Inceldom and The Spirit of Capitalism
Another Thing of me Thinking Out Loud
So there was this thing in David Graeber’s book “Debt” which stuck out to me that may or may not be true, because Graeber is a sloppy scholar, but made me think about unconscious lessons learned by young men from pop culture and the implications thereof.
It is incredibly frustrating to me, an aspiring anarchist, that Graeber is so sloppy with the stuff I know a lot about (namely, Tanach and Jewish history), which causes me to doubt all of his other conclusions.

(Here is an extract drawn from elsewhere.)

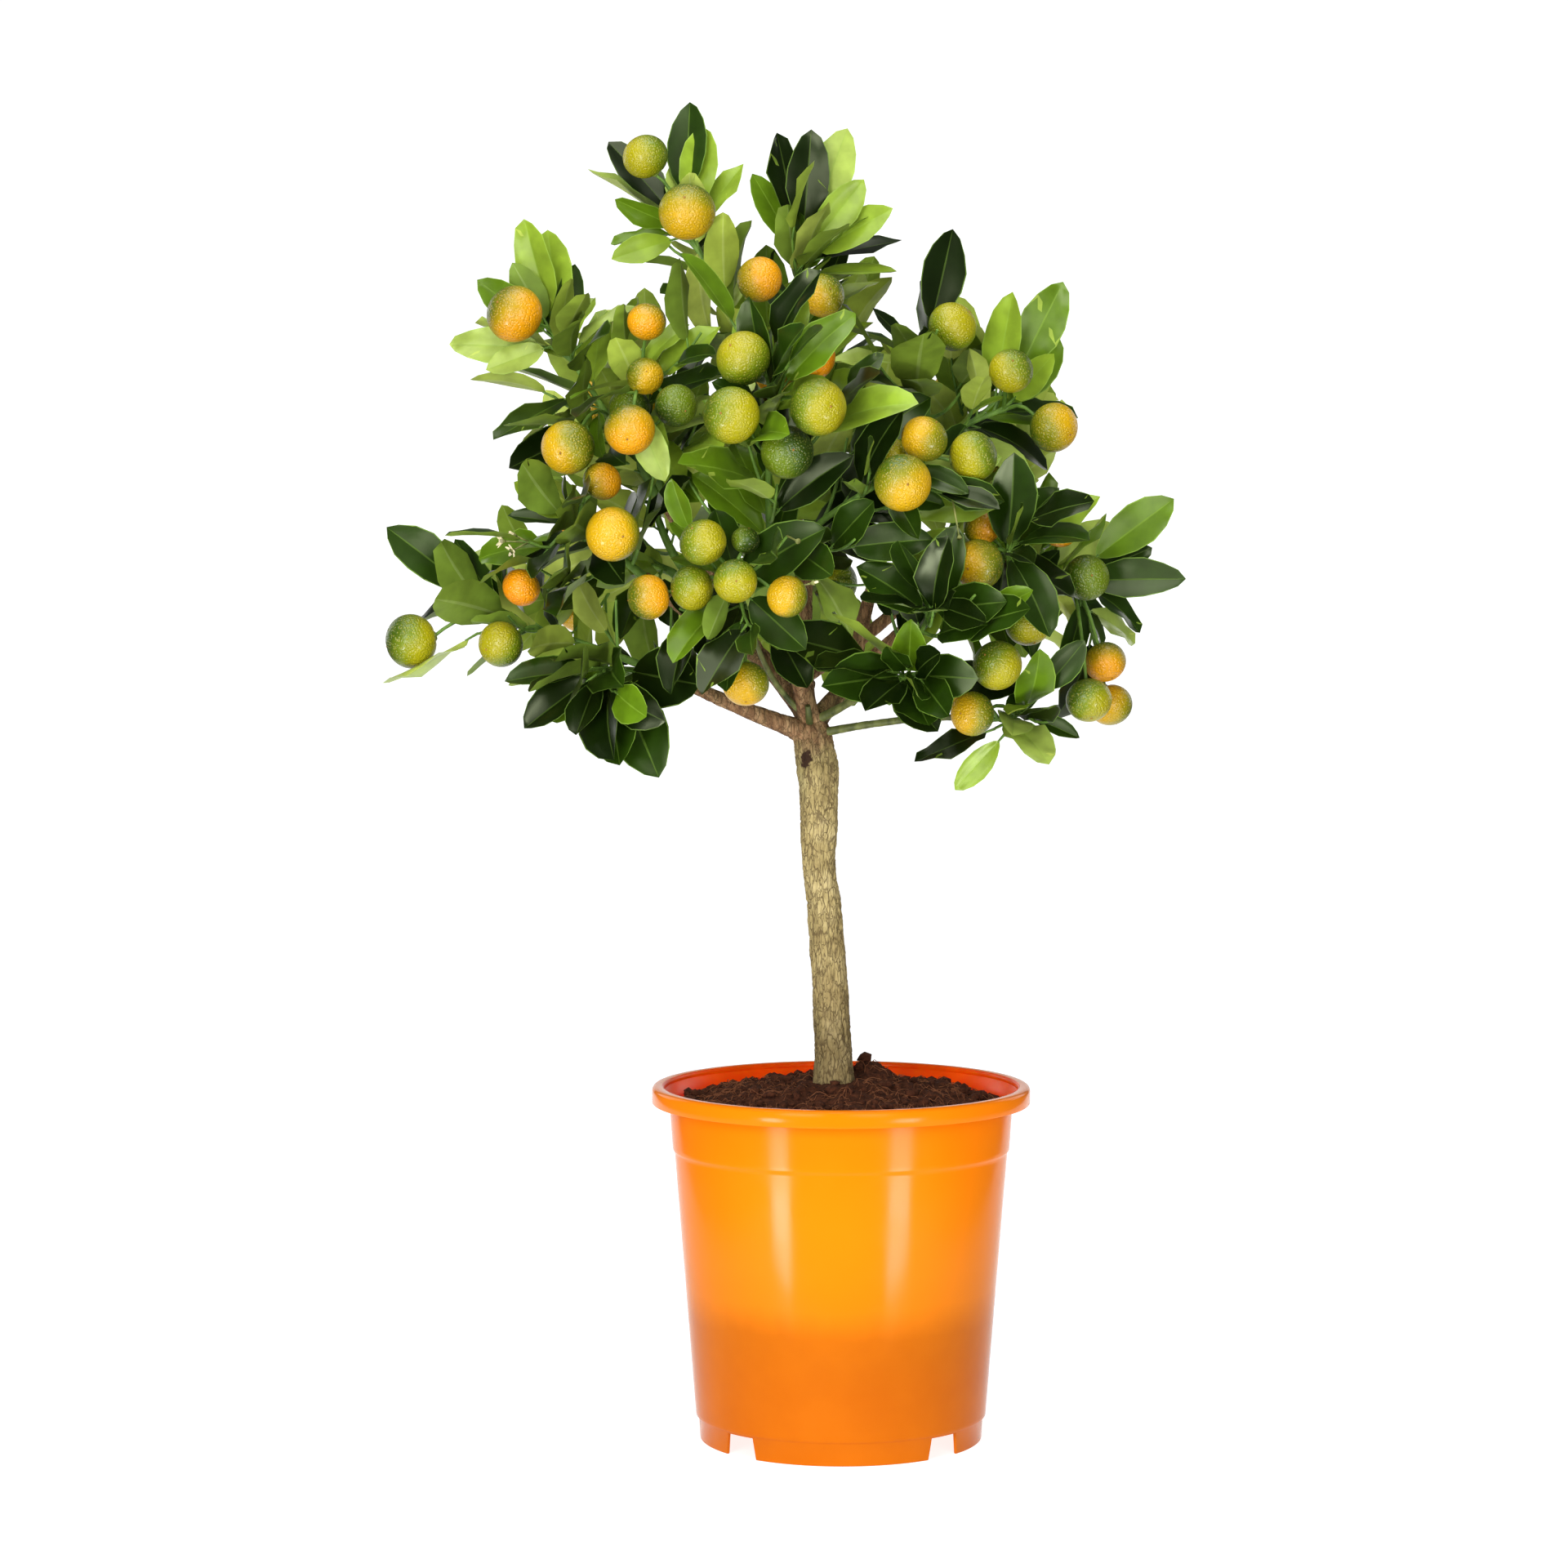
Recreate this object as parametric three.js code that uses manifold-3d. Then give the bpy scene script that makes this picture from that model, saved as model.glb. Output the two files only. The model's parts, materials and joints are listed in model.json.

To use one example, in his section on the economy of the Medieval Muslim world (which I am about to talk about), he quotes studies of contracts written up by Jewish merchants which were found in a trove of Jewish documents in “Geniza, Egypt” which is a bit like, (actually, exactly like) talking about the Gnostic texts found in “Library, Egypt”.
So one of the things he talks about is how modern the medieval Muslim’s world conception of economics was. The “Laffer Curve” used to justify Reaganomics was actually talked about by Ibn Khaldun (1332-1406), a guy who pretty much invented economics, sociology, historiography, and political science as fields of study. Look him up! He’s very cool! There was a very similar environment to the origins of modern capitalism, where long sea voyages were undertaken to access untold riches in foreign lands. There was also an expectation that governments would not interfere in commerce except to keep the sea safe from pirates.
But there were some key differences between our modern capitalism and that of Medieval Islam. For one, the Muslim ban on lending with interest, which is obviously important, but I don’t know much about. For another, the cultural norms of mutual aid were much much stronger in Muslim society1, and the rich were expected to help the poor to a much greater degree than we think of as normal. This is apparent when you read the Rambam, who stresses over and over again the obligations of the rich towards the poor. Every holiday he reminds you that your first priority is not the food at your table, but that the poor are taken care of. Obviously there’s a fair bit of Judaism in that too, but the Rambam was a product of his cultural context, and that was part of his cultural context.
But the thing that was most interesting to me as a difference between Medieval Muslim Capitalism and Modern Capitalism was the assumption of risk. The way Graeber words it, and again, take him and the ideas I build off of this with heavy grains of salt, is that the Medieval Muslims viewed profit as reward for risk. If you had the gumption to take on a lot of risk by voyaging across the sea in search of profit, and you succeeded, then you deserved to be rich. If you were unwilling to take on risk, then you weren’t. Sometimes you’d win big. Sometimes you’d fail big. But the risk was real, and your willingness to take on that risk in proportion to the potential gain was where money was made.
This seems to me to be a huge contrast between Medieval Muslim Capitalism and Modern Capitalism, which started out with similar inputs (untold riches to be made through dangerous voyages across the sea) but Modern Capitalism ends up innovating in risk mitigation, in the form of stock trading, corporations, and insurance, both of which were invented to mitigate the risk of merchant voyages to the Americas by the Dutch and English respectively.2 Fewer fortunes were lost, and at least in theory fewer lives were ruined by a freak storm at sea, but at the cost of eroding the idea that wealth is a reward for genuine risk. When you can invest money with the risk of losing it all mitigated, you become more and more reckless with regards to other things, like environmental concerns, workers rights, indigenous rights, etc.
More to the point, it seems that at some point we adopted the idea that investors are entitled to risk-free investment with unlimited growth, and society started to evolve ways for governments to ensure that unlimited return on investment. We seem to operate under the assumption that an investor is entitled to do anything to make sure that their investment returns money. If that means, say, having to fire workers not for performance related issues, but merely to make the stock price goes up, so be it. Since the investors put up the money, they are entitled to dump the risk on everyone else but them, while taking the profits for themselves. It is no longer the case that wealth is a reward for risk. Rather wealth is a reward for having wealth.